- TASK DIRECTIONS:
Extract the lines between the ones holding "for name, (x, y)" and "before = set(bpy.data.objects)", inclusive, exactly as written and nothing more.

- DATA PROVIDED:
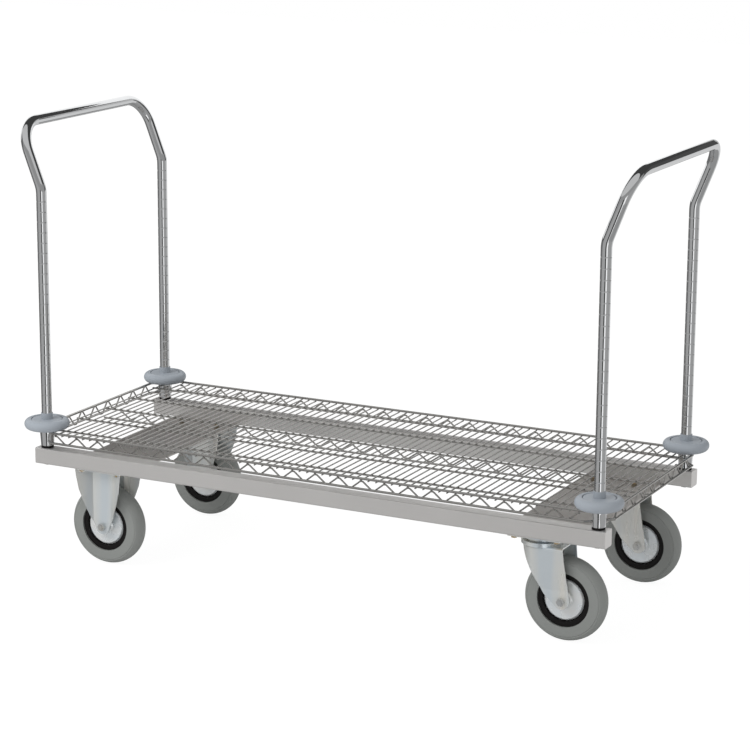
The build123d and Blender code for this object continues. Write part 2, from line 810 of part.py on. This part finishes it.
front_shares = [(-1.0, 1.0), (-0.84, 0.87), (-0.63, 0.71), (-0.23, 0.47), (0.23, 0.23), (0.47, 0.1)]
hood_drop = crown_top - axle_height
front_edge = [(hood_top_half * x, axle_height + hood_drop * z) for x, z in front_shares]
with BuildPart() as swivel_fork:
    with BuildSketch(Plane.XZ):
        make_face(hood_half.edges())
    revolve(axis=Axis.Z)
    with BuildSketch(Plane.YZ):
        Rectangle(wheel_d, 2 * crown_top)
    extrude(amount=wheel_d, mode=Mode.SUBTRACT)
    with BuildSketch(Plane.YZ):
        make_face(hood_half.edges())
        mirror(about=Plane.YZ)
    extrude(amount=swivel_offset + leg_end_radius)
    with BuildSketch(Plane.XZ):
        Polygon(
            *front_edge,
            (swivel_offset - leg_end_radius * cos(radians(55)), axle_height - leg_end_radius * sin(radians(55))),
            (swivel_offset, axle_height),
            (swivel_offset + leg_end_radius, axle_height),
            (crown_tail, crown_top),
            align=None,
        )
        with Locations((swivel_offset, axle_height)):
            Circle(leg_end_radius)
    extrude(amount=caster_plate_y, both=True, mode=Mode.INTERSECT)
    with BuildSketch(Plane.XY.offset(crown_height)):
        Circle(crown_d / 2)
    extrude(amount=leg_sheet)
    with BuildSketch(Plane.XY.offset(crown_top)):
        Circle(crown_d / 2)
        Circle(crown_d / 2 - leg_sheet, mode=Mode.SUBTRACT)
    extrude(amount=crown_lip)
    with BuildSketch(Plane.XY):
        Circle(pin_d / 2 + run_gap)
    extrude(amount=caster_top, mode=Mode.SUBTRACT)
    with BuildSketch(Plane.XZ):
        with Locations((swivel_offset, axle_height)):
            Circle(axle_d / 2 + hole_gap)
    extrude(amount=caster_plate_y, both=True, mode=Mode.SUBTRACT)

for name, (x, y) in swivel_spots.items():
    save(at(swivel_fork.part, x, y), "swivel_fork_" + name)
    save(at(balls.part, x, y), "ball_ring_" + name)
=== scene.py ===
# %% [markdown]
# # A transport trolley, dressed for the camera
# The solids of the trolley come from CAD, in metres, already in place.
# This lesson gives them their finishes, replaces the pieces whose finish needs a finer
# surface than the solids have, and builds the small studio in which chrome looks like chrome.

# %% Load the frame
from math import cos, pi, radians, sin

import bpy
import numpy as np
from mathutils import Matrix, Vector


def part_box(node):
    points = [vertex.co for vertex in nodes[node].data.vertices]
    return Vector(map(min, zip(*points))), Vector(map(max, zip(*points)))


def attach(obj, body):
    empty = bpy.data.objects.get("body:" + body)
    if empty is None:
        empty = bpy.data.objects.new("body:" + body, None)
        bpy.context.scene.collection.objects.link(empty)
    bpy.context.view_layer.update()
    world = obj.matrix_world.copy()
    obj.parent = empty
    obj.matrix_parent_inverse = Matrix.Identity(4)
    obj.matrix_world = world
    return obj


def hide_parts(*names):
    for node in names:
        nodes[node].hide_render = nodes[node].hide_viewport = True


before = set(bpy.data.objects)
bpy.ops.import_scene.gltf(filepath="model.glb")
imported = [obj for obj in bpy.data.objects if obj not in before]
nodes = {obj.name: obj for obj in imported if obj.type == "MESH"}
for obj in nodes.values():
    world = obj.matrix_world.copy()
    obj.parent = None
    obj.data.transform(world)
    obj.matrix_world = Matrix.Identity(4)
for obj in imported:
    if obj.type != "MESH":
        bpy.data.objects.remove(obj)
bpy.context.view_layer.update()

corner_names = ("lf", "lb", "rf", "rb")

# %% [markdown]
# ## The camera
# The photograph was taken from the front right with a long lens, a little above the push
# bars. The place and the angles were fitted to points of known size on the trolley.
# The camera is set first, because every later choice is judged through it.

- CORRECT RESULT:
for name, (x, y) in swivel_spots.items():
    save(at(swivel_fork.part, x, y), "swivel_fork_" + name)
    save(at(balls.part, x, y), "ball_ring_" + name)
=== scene.py ===
# %% [markdown]
# # A transport trolley, dressed for the camera
# The solids of the trolley come from CAD, in metres, already in place.
# This lesson gives them their finishes, replaces the pieces whose finish needs a finer
# surface than the solids have, and builds the small studio in which chrome looks like chrome.

# %% Load the frame
from math import cos, pi, radians, sin

import bpy
import numpy as np
from mathutils import Matrix, Vector


def part_box(node):
    points = [vertex.co for vertex in nodes[node].data.vertices]
    return Vector(map(min, zip(*points))), Vector(map(max, zip(*points)))


def attach(obj, body):
    empty = bpy.data.objects.get("body:" + body)
    if empty is None:
        empty = bpy.data.objects.new("body:" + body, None)
        bpy.context.scene.collection.objects.link(empty)
    bpy.context.view_layer.update()
    world = obj.matrix_world.copy()
    obj.parent = empty
    obj.matrix_parent_inverse = Matrix.Identity(4)
    obj.matrix_world = world
    return obj


def hide_parts(*names):
    for node in names:
        nodes[node].hide_render = nodes[node].hide_viewport = True


before = set(bpy.data.objects)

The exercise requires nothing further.